Copy the data precisely, keeping every character.

-- MATERIAL FOR THIS TASK --
++++++

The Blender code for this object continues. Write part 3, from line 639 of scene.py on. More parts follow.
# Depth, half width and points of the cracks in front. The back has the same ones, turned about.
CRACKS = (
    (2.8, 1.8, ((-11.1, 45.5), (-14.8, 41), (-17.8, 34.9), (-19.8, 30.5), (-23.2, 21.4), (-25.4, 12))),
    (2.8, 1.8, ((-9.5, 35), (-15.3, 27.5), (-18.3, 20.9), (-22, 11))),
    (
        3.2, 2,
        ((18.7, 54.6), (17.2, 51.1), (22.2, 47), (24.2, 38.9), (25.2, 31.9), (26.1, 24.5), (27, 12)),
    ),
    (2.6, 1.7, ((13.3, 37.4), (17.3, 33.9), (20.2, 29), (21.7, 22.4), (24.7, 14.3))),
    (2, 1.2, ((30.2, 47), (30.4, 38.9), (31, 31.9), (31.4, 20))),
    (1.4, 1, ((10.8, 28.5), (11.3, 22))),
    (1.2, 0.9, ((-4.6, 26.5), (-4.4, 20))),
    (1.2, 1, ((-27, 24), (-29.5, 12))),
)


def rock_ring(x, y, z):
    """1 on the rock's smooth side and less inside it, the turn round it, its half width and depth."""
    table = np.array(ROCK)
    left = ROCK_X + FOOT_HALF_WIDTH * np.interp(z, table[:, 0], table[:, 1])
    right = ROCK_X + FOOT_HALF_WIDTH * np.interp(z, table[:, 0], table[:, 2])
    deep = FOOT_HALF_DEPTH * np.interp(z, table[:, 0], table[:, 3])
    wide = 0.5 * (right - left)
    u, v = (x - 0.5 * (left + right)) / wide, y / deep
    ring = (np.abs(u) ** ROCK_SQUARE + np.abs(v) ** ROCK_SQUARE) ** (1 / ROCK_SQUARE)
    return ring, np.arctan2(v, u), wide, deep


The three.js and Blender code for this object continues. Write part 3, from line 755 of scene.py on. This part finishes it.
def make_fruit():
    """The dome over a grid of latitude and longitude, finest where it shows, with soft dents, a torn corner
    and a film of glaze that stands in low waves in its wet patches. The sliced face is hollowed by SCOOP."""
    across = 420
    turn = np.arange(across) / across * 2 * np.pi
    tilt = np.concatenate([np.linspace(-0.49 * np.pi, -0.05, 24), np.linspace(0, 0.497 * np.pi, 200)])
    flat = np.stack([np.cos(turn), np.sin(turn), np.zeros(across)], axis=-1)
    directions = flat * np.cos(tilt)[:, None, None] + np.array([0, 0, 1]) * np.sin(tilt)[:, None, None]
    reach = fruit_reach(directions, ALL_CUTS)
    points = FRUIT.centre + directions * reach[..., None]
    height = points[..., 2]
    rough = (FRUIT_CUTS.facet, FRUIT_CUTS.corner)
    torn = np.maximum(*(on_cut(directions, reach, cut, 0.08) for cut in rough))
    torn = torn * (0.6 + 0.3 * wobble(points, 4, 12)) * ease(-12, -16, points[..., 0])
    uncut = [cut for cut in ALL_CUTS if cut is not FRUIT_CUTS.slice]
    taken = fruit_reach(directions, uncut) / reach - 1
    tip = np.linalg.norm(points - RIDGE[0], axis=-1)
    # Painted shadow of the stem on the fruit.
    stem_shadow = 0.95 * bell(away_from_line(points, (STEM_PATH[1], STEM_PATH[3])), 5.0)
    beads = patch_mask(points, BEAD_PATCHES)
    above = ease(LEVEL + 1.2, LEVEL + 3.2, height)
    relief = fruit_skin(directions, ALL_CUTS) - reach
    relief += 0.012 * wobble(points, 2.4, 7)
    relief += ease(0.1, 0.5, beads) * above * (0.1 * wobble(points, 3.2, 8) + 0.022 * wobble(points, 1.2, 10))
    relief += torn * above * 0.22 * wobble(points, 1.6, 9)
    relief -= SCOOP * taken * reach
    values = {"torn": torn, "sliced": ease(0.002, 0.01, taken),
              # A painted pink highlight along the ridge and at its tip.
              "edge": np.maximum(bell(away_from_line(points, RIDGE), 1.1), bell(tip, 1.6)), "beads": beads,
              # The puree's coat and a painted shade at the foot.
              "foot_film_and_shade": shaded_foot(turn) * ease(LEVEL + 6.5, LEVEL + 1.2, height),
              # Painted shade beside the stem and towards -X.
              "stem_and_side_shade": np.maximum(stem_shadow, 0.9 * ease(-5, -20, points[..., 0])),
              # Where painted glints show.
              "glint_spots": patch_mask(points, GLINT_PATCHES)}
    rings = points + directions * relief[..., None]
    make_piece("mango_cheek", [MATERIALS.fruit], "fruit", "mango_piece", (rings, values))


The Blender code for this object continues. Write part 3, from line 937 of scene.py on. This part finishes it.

++++++

-- FINAL RESULT --
The Blender code for this object continues. Write part 3, from line 639 of scene.py on. More parts follow.
# Depth, half width and points of the cracks in front. The back has the same ones, turned about.
CRACKS = (
    (2.8, 1.8, ((-11.1, 45.5), (-14.8, 41), (-17.8, 34.9), (-19.8, 30.5), (-23.2, 21.4), (-25.4, 12))),
    (2.8, 1.8, ((-9.5, 35), (-15.3, 27.5), (-18.3, 20.9), (-22, 11))),
    (
        3.2, 2,
        ((18.7, 54.6), (17.2, 51.1), (22.2, 47), (24.2, 38.9), (25.2, 31.9), (26.1, 24.5), (27, 12)),
    ),
    (2.6, 1.7, ((13.3, 37.4), (17.3, 33.9), (20.2, 29), (21.7, 22.4), (24.7, 14.3))),
    (2, 1.2, ((30.2, 47), (30.4, 38.9), (31, 31.9), (31.4, 20))),
    (1.4, 1, ((10.8, 28.5), (11.3, 22))),
    (1.2, 0.9, ((-4.6, 26.5), (-4.4, 20))),
    (1.2, 1, ((-27, 24), (-29.5, 12))),
)


def rock_ring(x, y, z):
    """1 on the rock's smooth side and less inside it, the turn round it, its half width and depth."""
    table = np.array(ROCK)
    left = ROCK_X + FOOT_HALF_WIDTH * np.interp(z, table[:, 0], table[:, 1])
    right = ROCK_X + FOOT_HALF_WIDTH * np.interp(z, table[:, 0], table[:, 2])
    deep = FOOT_HALF_DEPTH * np.interp(z, table[:, 0], table[:, 3])
    wide = 0.5 * (right - left)
    u, v = (x - 0.5 * (left + right)) / wide, y / deep
    ring = (np.abs(u) ** ROCK_SQUARE + np.abs(v) ** ROCK_SQUARE) ** (1 / ROCK_SQUARE)
    return ring, np.arctan2(v, u), wide, deep


The three.js and Blender code for this object continues. Write part 3, from line 755 of scene.py on. This part finishes it.
def make_fruit():
    """The dome over a grid of latitude and longitude, finest where it shows, with soft dents, a torn corner
    and a film of glaze that stands in low waves in its wet patches. The sliced face is hollowed by SCOOP."""
    across = 420
    turn = np.arange(across) / across * 2 * np.pi
    tilt = np.concatenate([np.linspace(-0.49 * np.pi, -0.05, 24), np.linspace(0, 0.497 * np.pi, 200)])
    flat = np.stack([np.cos(turn), np.sin(turn), np.zeros(across)], axis=-1)
    directions = flat * np.cos(tilt)[:, None, None] + np.array([0, 0, 1]) * np.sin(tilt)[:, None, None]
    reach = fruit_reach(directions, ALL_CUTS)
    points = FRUIT.centre + directions * reach[..., None]
    height = points[..., 2]
    rough = (FRUIT_CUTS.facet, FRUIT_CUTS.corner)
    torn = np.maximum(*(on_cut(directions, reach, cut, 0.08) for cut in rough))
    torn = torn * (0.6 + 0.3 * wobble(points, 4, 12)) * ease(-12, -16, points[..., 0])
    uncut = [cut for cut in ALL_CUTS if cut is not FRUIT_CUTS.slice]
    taken = fruit_reach(directions, uncut) / reach - 1
    tip = np.linalg.norm(points - RIDGE[0], axis=-1)
    # Painted shadow of the stem on the fruit.
    stem_shadow = 0.95 * bell(away_from_line(points, (STEM_PATH[1], STEM_PATH[3])), 5.0)
    beads = patch_mask(points, BEAD_PATCHES)
    above = ease(LEVEL + 1.2, LEVEL + 3.2, height)
    relief = fruit_skin(directions, ALL_CUTS) - reach
    relief += 0.012 * wobble(points, 2.4, 7)
    relief += ease(0.1, 0.5, beads) * above * (0.1 * wobble(points, 3.2, 8) + 0.022 * wobble(points, 1.2, 10))
    relief += torn * above * 0.22 * wobble(points, 1.6, 9)
    relief -= SCOOP * taken * reach
    values = {"torn": torn, "sliced": ease(0.002, 0.01, taken),
              # A painted pink highlight along the ridge and at its tip.
              "edge": np.maximum(bell(away_from_line(points, RIDGE), 1.1), bell(tip, 1.6)), "beads": beads,
              # The puree's coat and a painted shade at the foot.
              "foot_film_and_shade": shaded_foot(turn) * ease(LEVEL + 6.5, LEVEL + 1.2, height),
              # Painted shade beside the stem and towards -X.
              "stem_and_side_shade": np.maximum(stem_shadow, 0.9 * ease(-5, -20, points[..., 0])),
              # Where painted glints show.
              "glint_spots": patch_mask(points, GLINT_PATCHES)}
    rings = points + directions * relief[..., None]
    make_piece("mango_cheek", [MATERIALS.fruit], "fruit", "mango_piece", (rings, values))


The Blender code for this object continues. Write part 3, from line 937 of scene.py on. This part finishes it.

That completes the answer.